At the beginning of the Spanish Civil War, her opposition to the Fascists led her to meet the French poet Benjamin Péret who she married in 1937.  The couple fled to Paris in 1937 where she immersed herself in the Surrealist scene. In 1938, Varo displayed her piece, ‘Il est tard’ (He is late), at the International Surrealism Exposition.

In 1941, when the Nazis invaded France, they fled to Mexico.  They initially thought that they would only stay in there during the war but she spent most of the rest of her life there. Péret returned to Paris in 1947 and Varo continued to support herself as an advertising artist in Venezuela.  She returned to Mexico and met Austrian politician Walter Gruen, with whom she would spend the rest of her life.
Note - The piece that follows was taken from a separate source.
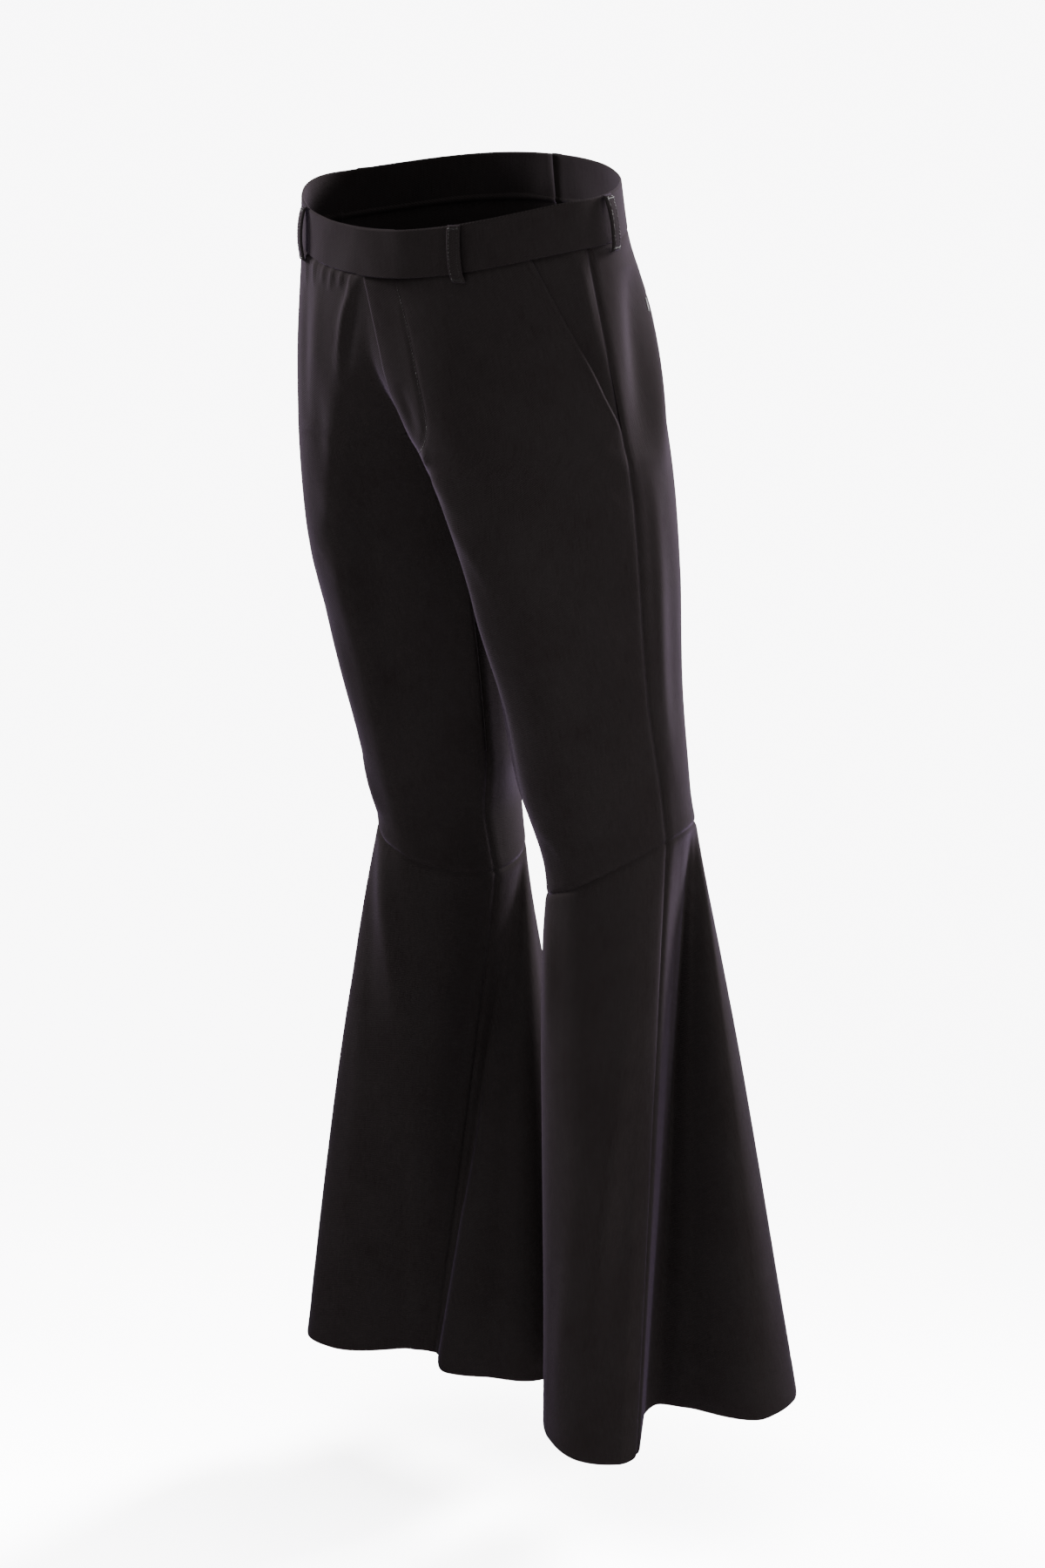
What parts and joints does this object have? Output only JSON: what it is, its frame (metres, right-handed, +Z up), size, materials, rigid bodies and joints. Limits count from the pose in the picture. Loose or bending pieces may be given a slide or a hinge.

He convinced her to give up drawing and to dedicate herself instead to painting.

Varo’s work was extremely varied but by 1949, she had discovered her mature style of painting. She often used oil paints on masonite panels and she used very fine, over-lapping brushstrokes. Her paintings were inspired by personal childhood memories. Her work was highly mystical but she often included scientific iconography in her work.

Varo surrounded herself with a group of likeminded women like Leonora Carrington and Kati Horna who were also interested in alchemy and the occult. The three, sometimes referred to as ‘the three witches,’ focussed on achieving a higher spiritual life and were sensitive to feminine consciousness.  They were determined to fight for the freedom of women from repressive patriarchal hierarchies and Varo repeated motifs of the cage and the tower in her work to illustrate the struggle.  Their relationship was also important as it reflected the need for female artists to create supportive networks.

In 1955, Varo presented some of her work at a collective exhibition at the Diana Gallery in Mexico, and the following year she held a solo exhibition. During her time in Mexico, she also met famous native Mexican artists such as Frida Kahlo and Diego Rivera. In 1963 she died of a heart attack in Mexico.

It was not until the last 13 years of her life, finally free of ongoing financial constraints that she was able to paint prolifically.